Salvador Dalí, "The Visible Woman," 1930
5. "Movement in squares" by Bridget Riley
Bridget Riley is a British painter of the second half of the 20th century. She dedicates her artistic practice to geometric abstraction and the exploration of optical effects.
The artist belongs to Op Art (Optical Art), an artistic movement that experiments with optical illusions. Op Art artists create works that give the impression of 3D or movement.
In 1961, Bridget Riley creates the artwork "Movement in Squares." She considers this piece to be her very first experimentation with geometric form and its dynamics.
For this artwork, the artist draws a series of black and white checkered squares, one after another. She aligns them while moving from left to right across the canvas. She also maintains their height.
However, as she progresses towards the right side of the artwork, the artist reduces the width of the squares, making them increasingly narrower.
In the same area, the squares have transformed into elongated vertical rectangles. This entirely new composition provides the viewer with a sense of three-dimensionality, even though the artwork is actually two-dimensional.
Indeed, in this area where the squares have turned into slender, vibrating bands, we experience a sensation of depth, akin to an open book!
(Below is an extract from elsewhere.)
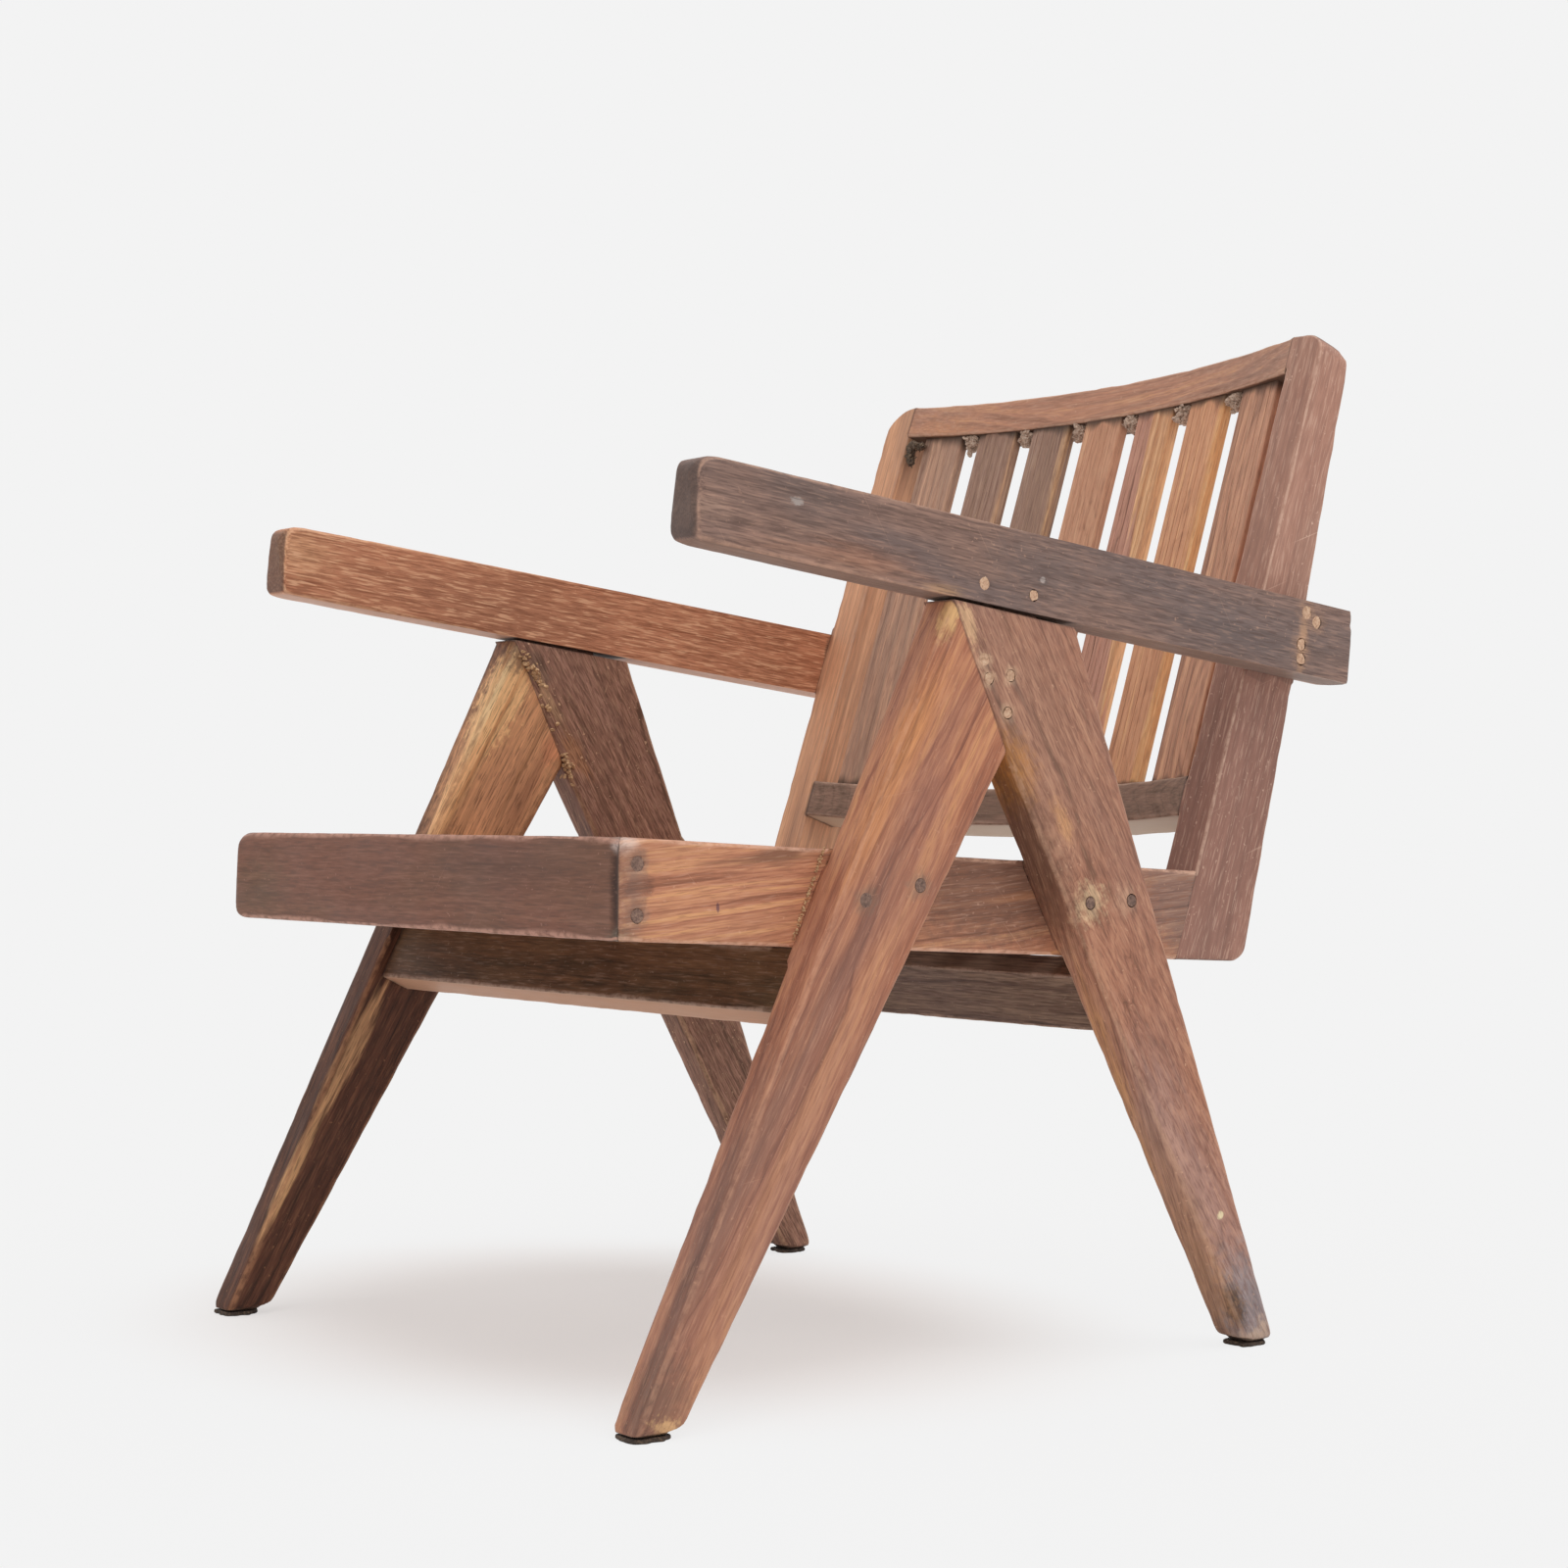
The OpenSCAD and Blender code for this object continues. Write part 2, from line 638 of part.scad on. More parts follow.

When observing Bridget Riley's artworks, our eyes are disturbed. We have the sensation that the geometric lines and forms are in motion. Yet, our mind knows perfectly well that the elements of the artworks are immobile, as they are ultimately just paintings.
Fascinated by lines and geometric forms, the artist aimed to give them an entirely new dimension by experimenting with optical depth and movement effects!
Thus, as seen in "Movement in Squares," it is interesting to discover the subtle plasticity of a geometric composition with an optical effect. Through these details, we can grasp the hidden messages of the artist as well as the origin of her pictorial exploration!